Diabetes Treatment: Increasing Complexity and Cost

Dr. David J. Holcombe
Dr. David J. Holcombe

Diabetes has increased parallel to the epidemic of obesity in the United States.  It now affects over 10% of the adult population, many of whom are unaware they have the disease.  Diabetes contributes to strokes, heart disease, neuropathy, renal failure, blindness, peripheral vascular disease and amputations.  The morbidity and mortality continue to soar as does the price tag for treatment, which reached $245 billion dollars a year in 2012 (around 20% of the healthcare budget).


While Americans seems to have become more health conscious, the ubiquitous presence of processed foods, fast foods, sugary drinks, plus the limited opportunities for physical exercise in general have created the perfect storm for promoting obesity and developing diabetes.


Traditionally, diabetes has been divided into “insulin dependent” and “non-insulin dependent”.  The former is “juvenile onset diabetes” which is an autoimmune disease that destroys the body’s capacity to make insulin.  The non-insulin dependent group were traditionally adults, mostly overweight, whose body cannot produce enough insulin for their increased needs (but who often have higher than normal amounts of endogenous insulin) and must take various oral agents.


The distinction between these groups has become blurred in recent times with many “adult onset diabetics” beginning in children and adolescents, and many of these patients requiring supplemental insulin, in addition to other medications.  The first line of treatment, diet and exercise, associated with significant weight loss, proves unattainable for many diabetic patients.


The dramatic increase in diabetes has been associated with an impressive increase in the number of new non-insulin treatments, many of them with hefty price tags.  What follows is a brief review of some of the non-insulin medications, along with their mode of action and administrations.  The names here are the scientific rather than brand names.  A quick look on Google will help you navigate the many brand names.


  1. “Secretogogues” are oral medications that promote insulin release from the pancreas. This group includes Glimeprimide, Glipizide and Glyburide, and the Glitinides (Replaginide and Nateglinde).


  1. Biguanides, such as Metformin, decreases liver production of glucose. Rosiglitazone and Pioglitazones (Thiozolidinediones) increase the body’s sensitivity to its own insulin.  They are taken orally.


  1. Alpha-Glucosidase Inhibitors are taken orally, but are not absorbed by the digestive track. In the gut, they slow the breakdown of carbohydrates into glucose. This group includes Acarbose and Miglitol, both can cause significant digestive symptoms, including bloating and diarrhea.

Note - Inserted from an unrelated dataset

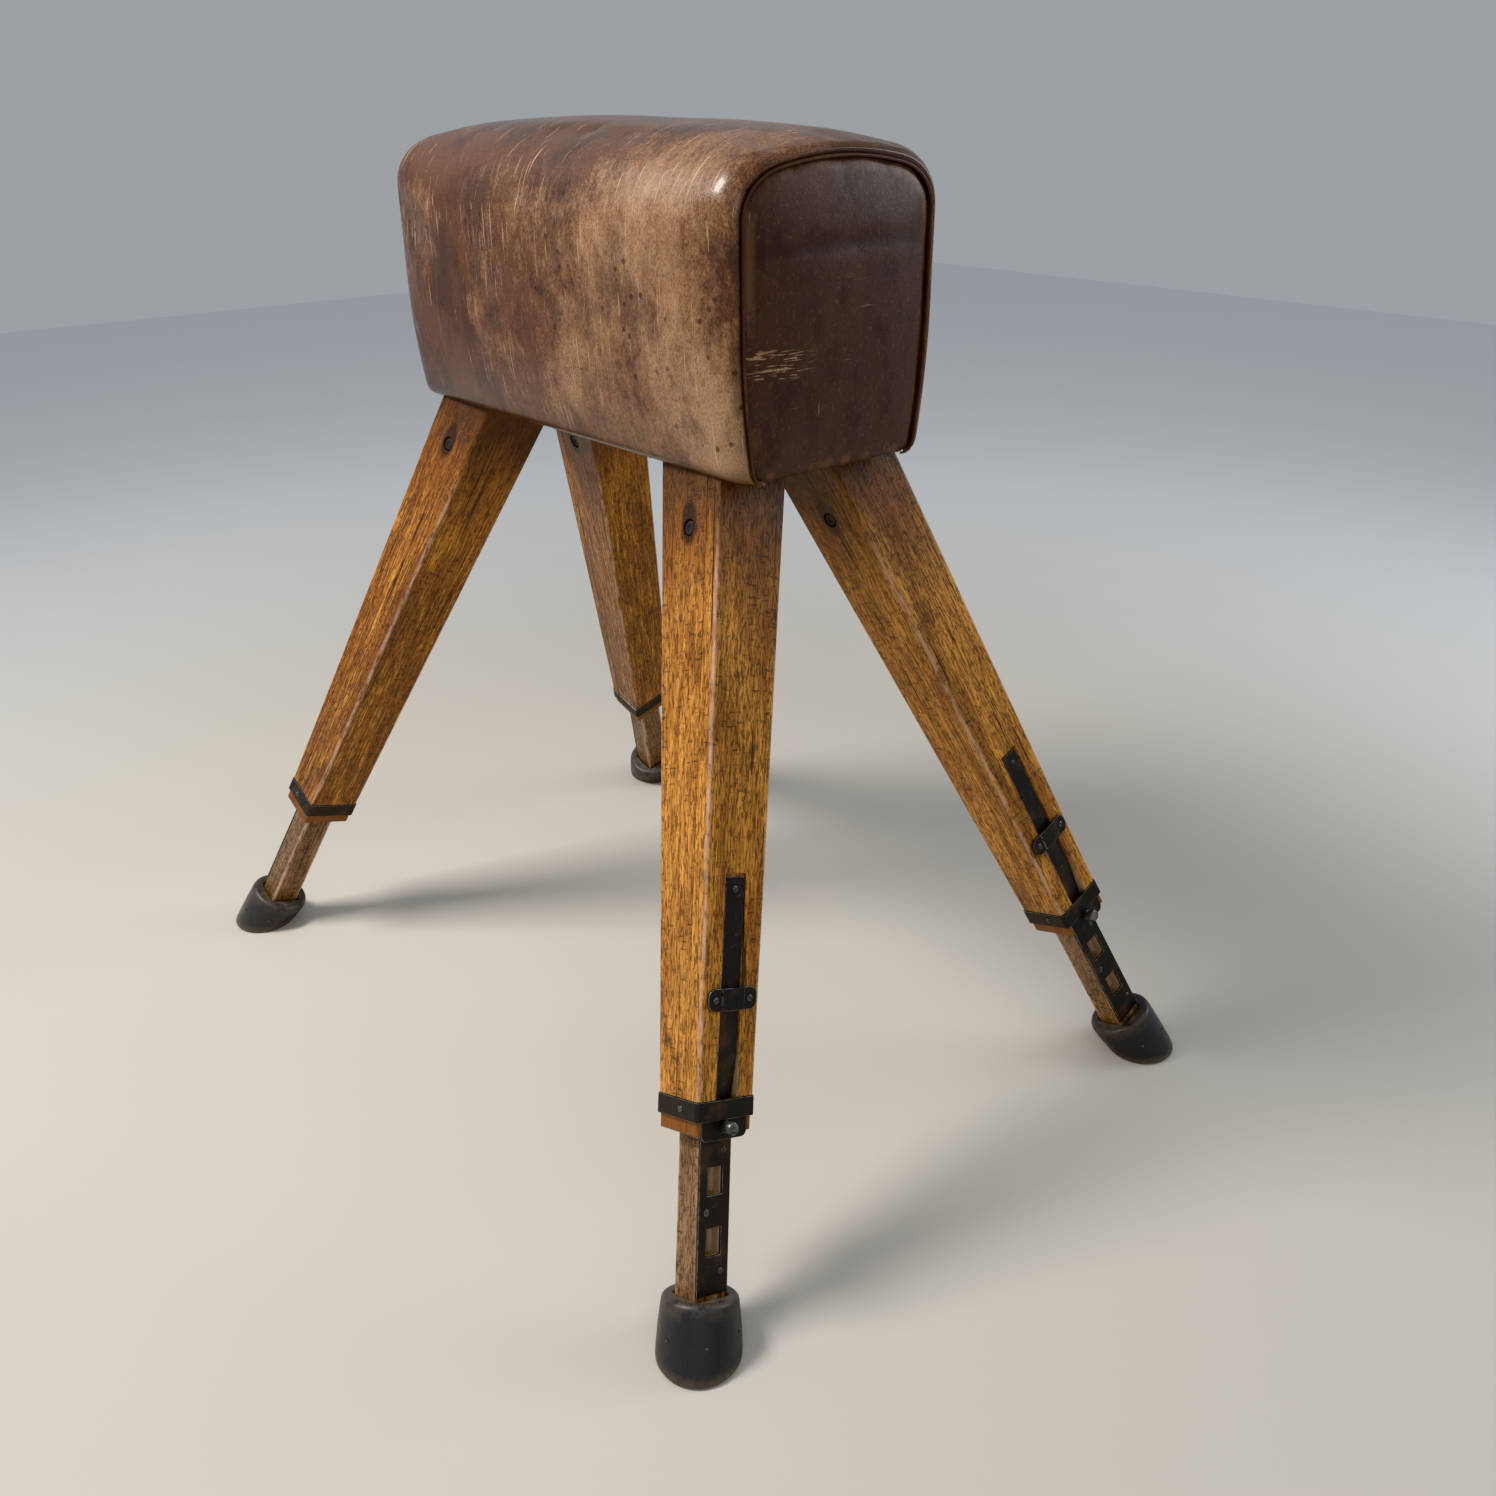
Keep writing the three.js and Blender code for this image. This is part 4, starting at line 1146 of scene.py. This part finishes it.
class BUCK_OT_screws(bpy.types.Operator):
    """Slotted screws in the keepers, leaf springs, ferrules and rack plates"""

    bl_idname = "buck.screws"
    bl_label = "Screws"

    def execute(self, context):
        screw = self.screw()
        face = face_frame()
        for corner in CORNERS:
            fixed = [face @ self.at(0.0034, side * 0.0222, KEEPER_UP, turn)
                     for side, turn in ((-1, 0.5), (1, -0.7))]
            band = leg_half(HALF_ACROSS, FERRULE_UP) + 0.0012
            for side, turn in ((-1, 0.2), (1, 1.1)):
                fixed.append(Matrix.Translation((0.006, side * band, FERRULE_UP))
                             @ Matrix.Rotation(side * math.pi / 2, 4, "Z") @ Matrix.Rotation(turn, 4, "X"))
            self.place(screw, corner, "fixed_screws", "frame", fixed)
            leaf = [Matrix.Translation((0.0378, 0.0, LEAF_SCREW_UP)) @ Matrix.Rotation(0.9, 4, "X")]
            self.place(screw, corner, "leaf_screw", f"{corner}_latch", leaf)
            rack = [self.at(0.0185, side, RACK_SCREW_UP + RACK_PITCH * k, 0.4 * k)
                    for k, side in zip(range(-1, 7), (0.010, -0.010) * 4)]
            self.place(screw, corner, "rack_screws", f"{corner}_foot", rack)
        bpy.data.objects.remove(screw)
        return {"FINISHED"}

    def at(self, out, across, up, turn):
        """A place on the leg, turned about the way out of it."""
        return Matrix.Translation((out, across, up)) @ Matrix.Rotation(turn, 4, "X")

    def screw(self):
        """A round head with its slot cut across."""
        obj = turned("screw_model", [
            (0.0012, -0.0008), (0.0034, -0.0008), (0.0035, 0.0001), (0.0031, 0.0005), (0.0018, 0.0008),
            (0.0008, 0.0009)], 16)
        cut_away(obj, boxed("slot_tool", (0.0001, -0.0045, -0.00045), (0.003, 0.0045, 0.00045)))
        return obj

    def place(self, screw, corner, name, body, places):
        """One object of screws at several places on a leg."""
        twins = [copy_to(screw, f"{corner}_{name}_{k}", LEGS[corner] @ place) for k, place in enumerate(places)]
        obj = joined(f"{corner}_{name}", twins)
        mark_rubbed(obj, 0.5)
        settle(obj, body, finish_named("worn_steel"))


class BUCK_OT_hooves(bpy.types.Operator):
    """Oblique hooves with a square socket for the inner leg"""

    bl_idname = "buck.hooves"
    bl_label = "Hooves"

    def execute(self, context):
        for corner in CORNERS:
            self.hoof(corner)
        return {"FINISHED"}

    def nails(self, corner, low, high, count=6):
        """Small round nail heads half way up the hoof."""
        head = turned("nail_model", [(0.0008, -0.0020), (0.0019, -0.0006), (0.0019, 0.0001),
                                     (0.0010, 0.0006)], 10)
        middle = sum(low, Vector()) / len(low)
        twins = []
        for number in range(count):
            spot = int((number + 0.5) * len(low) / count)
            place = low[spot].lerp(high[spot], 0.52)
            out = (low[spot] - middle).normalized()
            turn = Vector((1.0, 0.0, 0.0)).rotation_difference(out).to_matrix().to_4x4()
            twins.append(copy_to(head, f"nail_{number}", Matrix.Translation(place + out * 0.0009) @ turn))
        bpy.data.objects.remove(head)
        obj = joined(f"{corner}_hoof_nails", twins)
        mark_rubbed(obj, 0.5)
        settle(obj, f"{corner}_foot", finish_named("black_iron"))

    def hoof(self, corner, sides=48):
        """A flat round sole on the floor that rises to a rim square to the leg."""
        place = LEGS[corner]
        foot = place.translation.copy()
        outward = Vector((foot.x, foot.y, 0.0)).normalized() * 0.004
        out = place.to_3x3() @ Vector((1.0, 0.0, 0.0))
        out = Vector((out.x, out.y, 0.0)).normalized()
        side = Vector((0.0, 0.0, 1.0)).cross(out)
        angles = [2 * math.pi * k / sides for k in range(sides)]

        def sole(radius, height):
            return [Vector((*(foot + outward).xy, height)) + out * radius * math.cos(angle)
                    + side * radius * math.sin(angle) for angle in angles]

        def rim(radius, up):
            return [place @ Vector((radius * math.cos(angle), radius * math.sin(angle), up))
                    for angle in angles]

        def socket(half, up, corner_power=0.16):
            ring = []
            for angle in angles:
                x, y = math.cos(angle), math.sin(angle)
                power = 2 / corner_power
                size = (abs(x) ** power + abs(y) ** power) ** (-1 / power)
                ring.append(place @ Vector((x * size * half, y * size * half, up)))
            return ring

        def between(first, second, part, bulge=0.0):
            middle = sum(second, Vector()) / sides
            return [a.lerp(b, part) + (a.lerp(b, part) - middle).normalized() * bulge
                    for a, b in zip(first, second)]

        low, high = sole(0.0447, 0.0042), rim(0.0405, 0.0505)
        rings = [sole(0.012, 0.0), sole(0.0385, 0.0), sole(0.0425, 0.0008), sole(0.0440, 0.0020), low]
        rings += [between(low, high, part, 0.0009 * math.sin(math.pi * part))
                  for part in (0.15, 0.35, 0.6, 0.85)]
        rings += [high]
        rings += [rim(0.0345 + 0.006 * math.cos(angle), 0.0515 + 0.006 * math.sin(angle))
                  for angle in (0.35, 0.8, 1.2, 1.5)]
        rings += [socket(0.0245, 0.0577), socket(0.0226, 0.0574), socket(0.0209, 0.0560), socket(0.0205, 0.045),
                  socket(0.0205, 0.0218)]
        obj = ring_stack(f"{corner}_hoof_shoe", rings)
        self.nails(corner, low, high)
        modify(obj, "SUBSURF", levels=1, render_levels=1)
        inverse = place.inverted()
        worn = []
        for vert in obj.data.vertices:
            local = inverse @ vert.co
            spread = math.hypot(local.x, local.y)
            shoulder = math.exp(-((spread - 0.038) / 0.004) ** 2) * float(local.z > 0.045)
            lip = float(local.z > 0.05) * math.exp(-((spread - 0.026) / 0.006) ** 2)
            worn.append(min(1.0, 0.45 * shoulder + lip))
        set_numbers(obj, "worn", worn)
        settle(obj, f"{corner}_foot", finish_named("hoof_rubber"), (f"{corner}_hoof",), 60)


class BUCK_OT_stage(bpy.types.Operator):
    """Floor, soft lights and camera"""

    bl_idname = "buck.stage"
    bl_label = "Stage"

    def execute(self, context):
        look = context.scene.buck_stage
        floor = add("plane", "floor", size=look.floor_size, location=(0.0, 0.0, -0.0003))
        floor.data.materials.append(finish_named("pale_floor"))
        world = bpy.data.worlds.new("pale_room")
        world.use_nodes = True
        sky = world.node_tree.nodes["Background"]
        sky.inputs["Color"].default_value = (0.80, 0.85, 0.90, 1.0)
        sky.inputs["Strength"].default_value = look.room_light
        context.scene.world = world
        self.lamp("key", (-0.65, -1.35, 2.45), 0.75, 62.0, (1.0, 0.96, 0.90))
        self.lamp("fill", (2.4, -1.6, 1.9), 1.8, 10.0, (0.90, 0.95, 1.0))
        self.lamp("back", (1.5, 2.4, 1.8), 1.4, 22.0, (0.88, 0.94, 1.0))
        context.scene.view_settings.view_transform = "Khronos PBR Neutral"
        self.camera(context, look)
        return {"FINISHED"}

    def lamp(self, name, place, size, power, tone):
        """A square soft lamp aimed at the middle of the object."""
        light = bpy.data.lights.new(name, "AREA")
        light.size = size
        light.energy = power
        light.color = tone
        obj = bpy.data.objects.new(name, light)
        obj.location = place
        aim = Vector((0.0, 0.0, 0.75)) - Vector(place)
        obj.rotation_euler = aim.to_track_quat("-Z", "Y").to_euler()
        bpy.context.collection.objects.link(obj)

    def camera(self, context, look):
        """The camera, level but for its own small roll."""
        lens = bpy.data.cameras.new("camera")
        lens.lens = look.lens
        lens.sensor_width = 36.0
        lens.clip_end = 60.0
        obj = bpy.data.objects.new("camera", lens)
        obj.location = look.camera_place
        turn = Matrix.Rotation(look.heading, 3, "Z")
        tilt = Matrix.Rotation(math.pi / 2 - look.tilt, 3, "X")
        roll = Matrix.Rotation(look.roll, 3, "Z")
        obj.rotation_euler = (turn @ tilt @ roll).to_euler()
        context.collection.objects.link(obj)
        context.scene.camera = obj


class BUCK_PT_panel(bpy.types.Panel):
    """Sizes, colours and steps of the vaulting buck"""

    bl_idname = "BUCK_PT_panel"
    bl_label = "Vaulting buck"
    bl_space_type = "VIEW_3D"
    bl_region_type = "UI"
    bl_category = "Buck"

    def draw(self, context):
        for settings in (context.scene.buck_hide, context.scene.buck_timber, context.scene.buck_iron,
                         context.scene.buck_stage):
            box = self.layout.box()
            for key in settings.bl_rna.properties.keys():
                if key not in ("rna_type", "name"):
                    box.prop(settings, key)
        for step in STEPS:
            self.layout.operator(step.bl_idname)


SETTINGS = {"buck_hide": HideSettings, "buck_timber": TimberSettings, "buck_iron": IronSettings,
            "buck_stage": StageSettings}
STEPS = (BUCK_OT_stage, BUCK_OT_wrap, BUCK_OT_end_panels, BUCK_OT_piping, BUCK_OT_tacks, BUCK_OT_core,
         BUCK_OT_timber, BUCK_OT_plates, BUCK_OT_turned, BUCK_OT_screws, BUCK_OT_hooves)


def register():
    for name, group in SETTINGS.items():
        bpy.utils.register_class(group)
        setattr(bpy.types.Scene, name, PointerProperty(type=group))
    for step in (*STEPS, BUCK_PT_panel):
        bpy.utils.register_class(step)


def unregister():
    for step in (BUCK_PT_panel, *STEPS[::-1]):
        bpy.utils.unregister_class(step)
    for name, group in SETTINGS.items():
        delattr(bpy.types.Scene, name)
        bpy.utils.unregister_class(group)


def main():
    register()
    for step in STEPS:
        group, name = step.bl_idname.split(".")
        getattr(getattr(bpy.ops, group), name)()


if __name__ == "__main__":
    main()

  1. DPP-4 Inhibitors block the enzyme that degrades GLP-1 (Glucogan-Like Poly peptide), an incretin, a substance that stimulates insulin production in the pancreas. This group includes the oral agents, Sitagliptin and Saxagliptin.


  1. GLP-1 Analogs act as a synthetic incretins, which enhance insulin secretion, but also delay gastric emptying, reduce liver fat and decrease appetite. Exenatide and Liraglutide, are GLP-1 Analogs, and both require injection.


  1. Amylin Analogs (Pranlintide) are injectable, and act by decreasing appetite, slowing gastric emptying and reducing liver output of glucose.


  1. Last but least, there are the Sodium-Glucose Linked Transporter (SGLT-2) Inhibitors, which inhibit glucose re-absorption in the kidney by about 90%. The inhibitors are called Glifozins and the first available agent was Canoglifozin.  Use of this agent requires a normal functioning kidney and its recent release means that its long-term safety remains to be established.


In addition to these single agents from these various classes, there are hosts of combination medications making use of their complimentary modes of action.  Among all diabetic medications, methods of delivery (oral vs. injectable), modes of action, side effects and price vary wildly from one agent to the next.  Some older medications (such as Metformin) exist in inexpensive generic forms, while the newer agents can cost hundreds of dollars a month.


This amazing diversity of treatment options can be daunting for the physician and both confusing and expensive for the patient.  Direct advertising, aggressively promoting newer medications, is certainly not the best method by which to choose, either for the patient or the physician.  The multiple billion-dollar diabetic drug industry, while responding to our increasing need for diabetic medications, should not make anyone forget the fact that significant weight loss and dietary modifications can greatly help the average diabetic achieve control, often without the need for medications at all.